With a filing due next week in an ACLU Freedom of Information Act lawsuit, the Justice Department today asked a federal judge for time to reconsider its position on whether it will continue seeking to withhold documents related to its secret interpretation of Section 215 of the Patriot Act. That provision, which allows the government to acquire “any tangible thing” relevant to a foreign-intelligence or terrorism investigation, was the basis for the secret FISA Court order revealed this week by The Guardian telling Verizon to turn over troves of phone call data.

Until now, the government has taken the position that what it thinks it’s allowed to do under Section 215 should stay hidden from the public. This is unacceptable, because it’s impossible to debate the wisdom of a law if the public doesn’t know how the government interprets it. But today, following last night’s release of classified aspects of the NSA’s surveillance practices by Director of National Intelligence James Clapper, the government asked the court for 30 days to consider whether to change its position in our FOIA case.
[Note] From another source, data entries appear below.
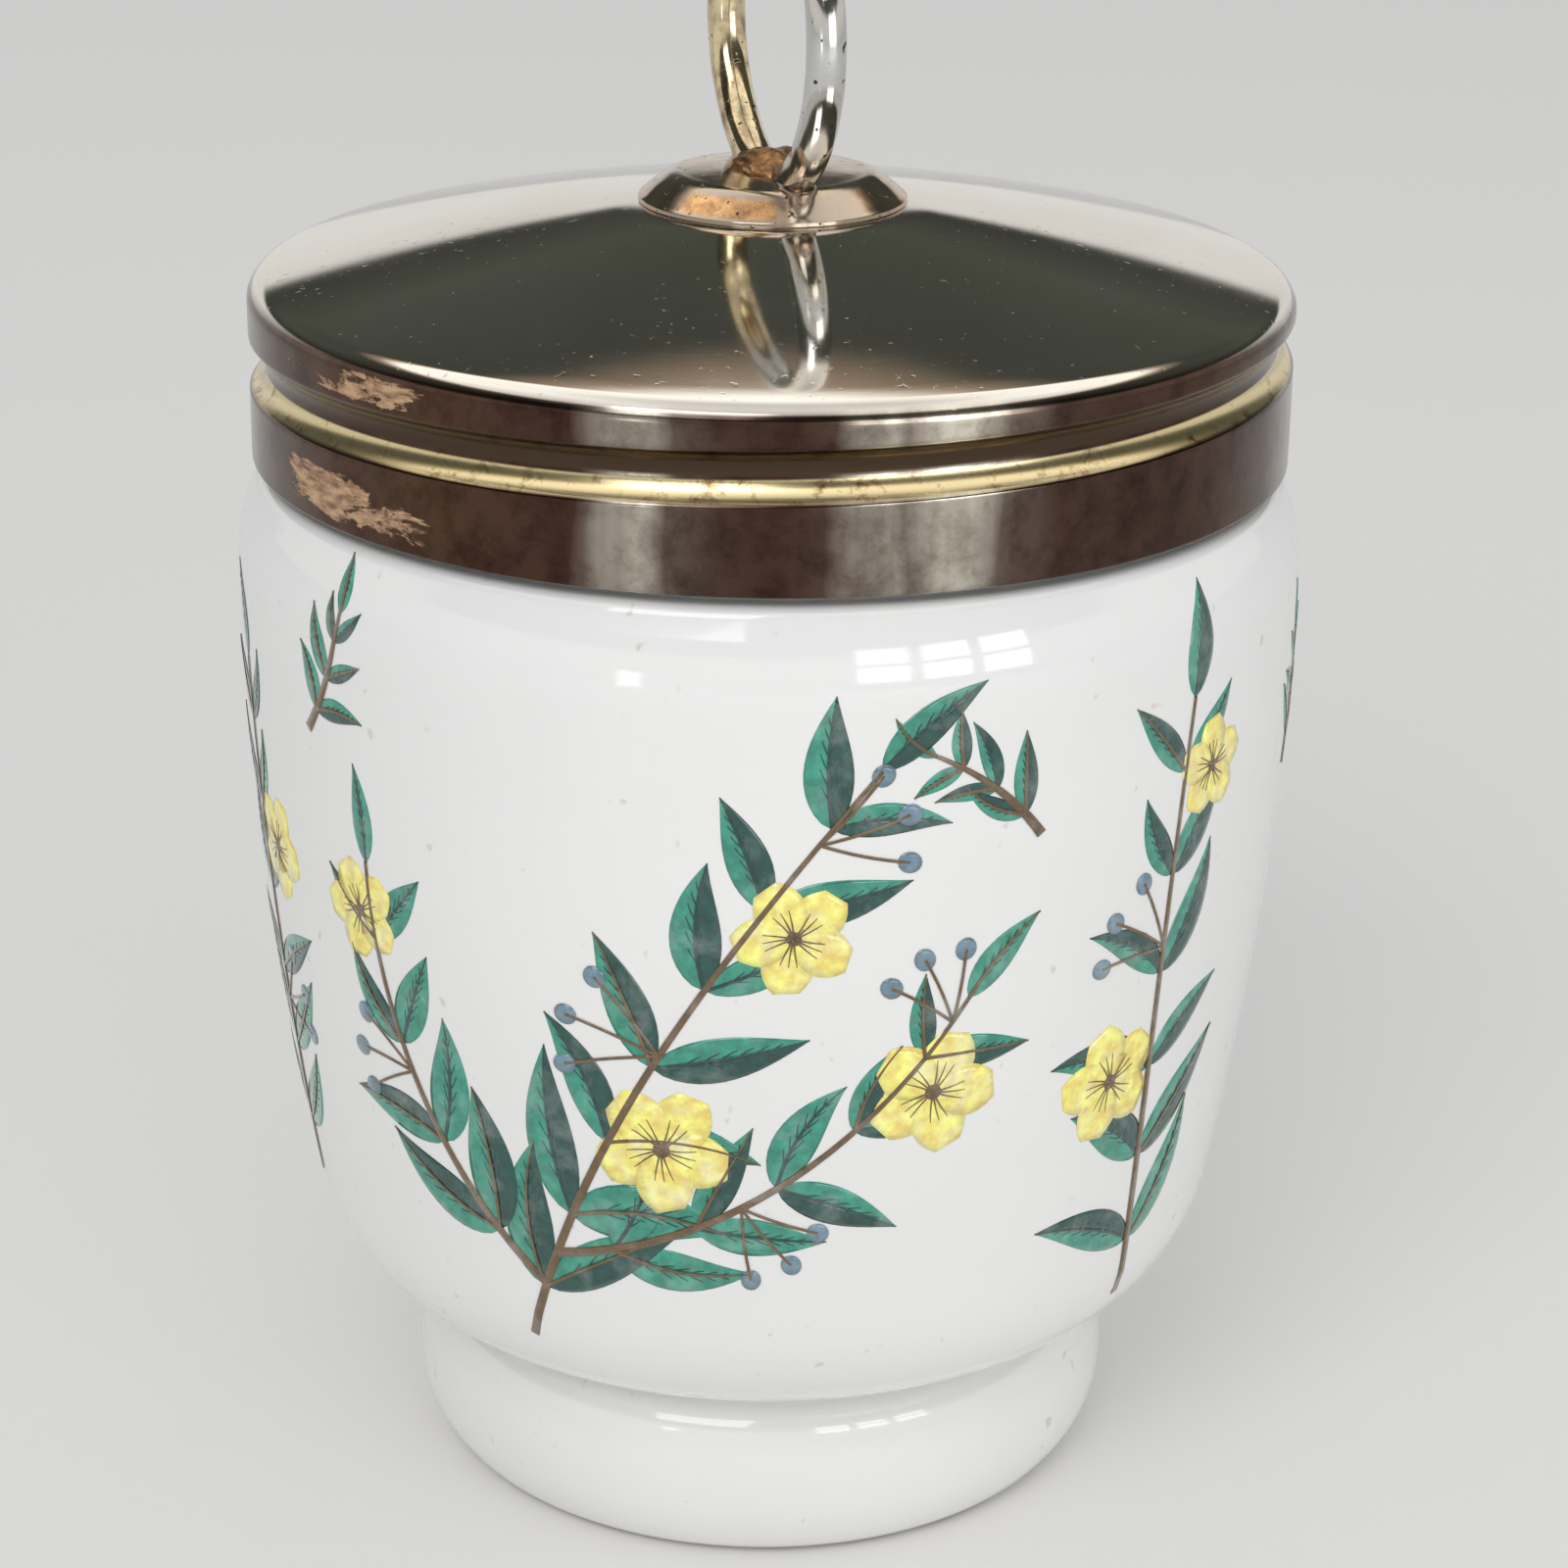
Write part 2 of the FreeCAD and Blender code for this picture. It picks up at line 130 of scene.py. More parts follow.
class CoddlerRing(bpy.types.PropertyGroup):
    """Sizes of the wire ring and the boss under it."""
    wire_radius: size("Wire radius", 0.00103, "Radius of the wire")
    ring_radius: size("Ring radius", 0.00797, "Radius of the ring to the middle of its wire")
    boss_foot: size("Boss foot", 0.00705, "Radius of the boss on the crown")
    boss_top: size("Boss top", 0.0057, "Radius of the boss at its upper edge")


class CoddlerPrint(bpy.types.PropertyGroup):
    """Colours of the printed sprays."""
    lift: size("Lift", 0.00004, "Thickness of the print over the glaze")
    seed: IntProperty(name="Seed", default=7, description="Changes how the leaves lie")
    leaf: colour("Leaf", (0.030, 0.215, 0.150), "Teal green of the leaves")
    leaf_dark: colour("Dark leaf", (0.010, 0.055, 0.045), "Shaded half of the leaves")
    vein: colour("Vein", (0.008, 0.040, 0.036), "Fine lines in the leaves")
    petal: colour("Petal", (0.80, 0.62, 0.16), "Yellow of the blossoms")
    stem: colour("Stem", (0.115, 0.070, 0.030), "Brown of the stems")
    berry: colour("Berry", (0.120, 0.190, 0.240), "Blue-grey of the berries")


class CoddlerStage(bpy.types.PropertyGroup):
    """Light, floor and camera."""
    floor: colour("Floor", (0.86, 0.85, 0.83), "Colour of the floor")
    lens: FloatProperty(name="Lens", default=90, description="Focal length in millimetres", min=1)
    key_power: FloatProperty(name="Key", default=2.7, description="Power of the key light", min=0)
    window_power: FloatProperty(name="Window", default=0.11, description="Power of each pane",
                                min=0)
    dome: FloatProperty(name="Dome", default=0.66, description="Strength of the dome", min=0)


def arc(start, end, bend):
    """Points from start to end on a circle. A positive bend keeps the centre on the left."""
    if bend is None:
        return [start]
    way = (end[0] - start[0], end[1] - start[1])
    length = math.hypot(*way)
    reach = math.sqrt(max(bend * bend - length * length / 4, 0))
    side = reach if bend > 0 else -reach
    centre = ((start[0] + end[0]) / 2 - way[1] / length * side,
              (start[1] + end[1]) / 2 + way[0] / length * side)
    first = math.atan2(start[1] - centre[1], start[0] - centre[0])
    sweep = 2 * math.asin(min(length / 2 / abs(bend), 1)) * (1 if bend > 0 else -1)
    count = max(2, math.ceil(abs(sweep) / ARC_STEP), math.ceil(length / ARC_PIECE))
    return [(centre[0] + abs(bend) * math.cos(first + sweep * i / count),
             centre[1] + abs(bend) * math.sin(first + sweep * i / count)) for i in range(count)]


def outline(corners):
    """Points round a profile whose corners are (radius, height, bend of the arc to the next)."""
    points = []
    for here, after in zip(corners, corners[1:]):
        points += arc(here[:2], after[:2], here[2])
    return points + [corners[-1][:2]]


def densify(points, step):
    """The same line with no two neighbours further apart than step."""
    dense = []
    for here, after in zip(points, points[1:]):
        count = max(1, math.ceil(math.dist(here, after) / step))
        dense += [(here[0] + (after[0] - here[0]) * i / count,
                   here[1] + (after[1] - here[1]) * i / count) for i in range(count)]
    return dense + [points[-1]]


def refine(points, needs_fine, fine):
    """Add rows to a profile: fine ones between two radii that need them, coarse elsewhere."""
    dense = []
    for here, after in zip(points, points[1:]):
        step = fine if needs_fine(here[0]) and needs_fine(after[0]) else COARSE_ROW
        dense += densify([here, after], step)[:-1]
    return dense + [points[-1]]


def settle(mesh, weld=None):
    """Weld points that fall together, and turn every face outwards."""
    shape = bmesh.new()
    shape.from_mesh(mesh)
    if weld:
        bmesh.ops.remove_doubles(shape, verts=shape.verts, dist=weld)
        bmesh.ops.dissolve_degenerate(shape, edges=shape.edges, dist=weld)
    bmesh.ops.recalc_face_normals(shape, faces=shape.faces)
    shape.to_mesh(mesh)
    shape.free()


def keep_wear_and_painted_light(mesh, marks):
    """Keep how worn each point is, and the painted light laid on it, for the material."""
    mesh.attributes.new("wear_and_painted_light", "FLOAT", "POINT").data.foreach_set("value", marks)


def new_object(name, mesh):
    """Link a mesh to the scene as a smooth-shaded object."""
    mesh.shade_smooth()
    mesh.set_sharp_from_angle(angle=SHARP_FROM)
    thing = bpy.data.objects.new(name, mesh)
    bpy.context.scene.collection.objects.link(thing)
    return thing


def turn(name, points, segments, shift=None, closed=False, mark=None):
    """Revolve a profile. shift says how far a point moves outwards, and mark gives its wear and
    painted light.
    """
    verts, faces, marks = [], [], []
    for i in range(segments):
        angle = 2 * math.pi * i / segments
        for radius, level in points:
            move = shift(radius, level, angle) if shift and radius > 0 else 0
            out = radius + move
            verts.append((out * math.cos(angle), out * math.sin(angle), level))
            if mark:
                marks.append(mark(level, angle, abs(move)))
    count = len(points)
    for i in range(segments):
        near, far = i * count, (i + 1) % segments * count
        for k in range(count if closed else count - 1):
            up = (k + 1) % count
            faces.append((near + k, far + k, far + up, near + up))
    mesh = bpy.data.meshes.new(name)
    mesh.from_pydata(verts, [], faces)
    if mark:
        keep_wear_and_painted_light(mesh, marks)
    settle(mesh, WELD)
    return new_object(name, mesh)


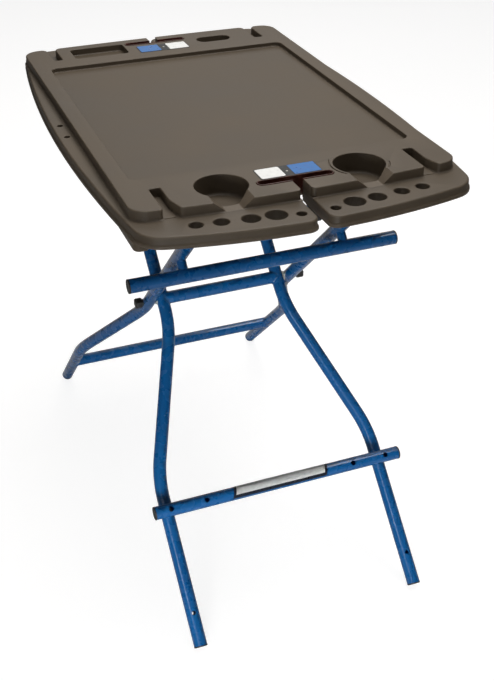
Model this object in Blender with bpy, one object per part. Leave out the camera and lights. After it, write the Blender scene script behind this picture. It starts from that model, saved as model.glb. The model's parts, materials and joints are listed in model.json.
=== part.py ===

Here’s an excerpt from the DOJ letter to the court:

In light of the DNI’s decision to declassify certain previously classified information, the Government requires time to consider what effect, if any, the DNI’s decision has on the classification of information in some of the withheld documents still at issue in this case.

We take this as an encouraging sign that the government is considering handing over at least some of the information it has thus far declined to disclose – most importantly, Justice Department legal opinions and FISA Court rulings about Section 215.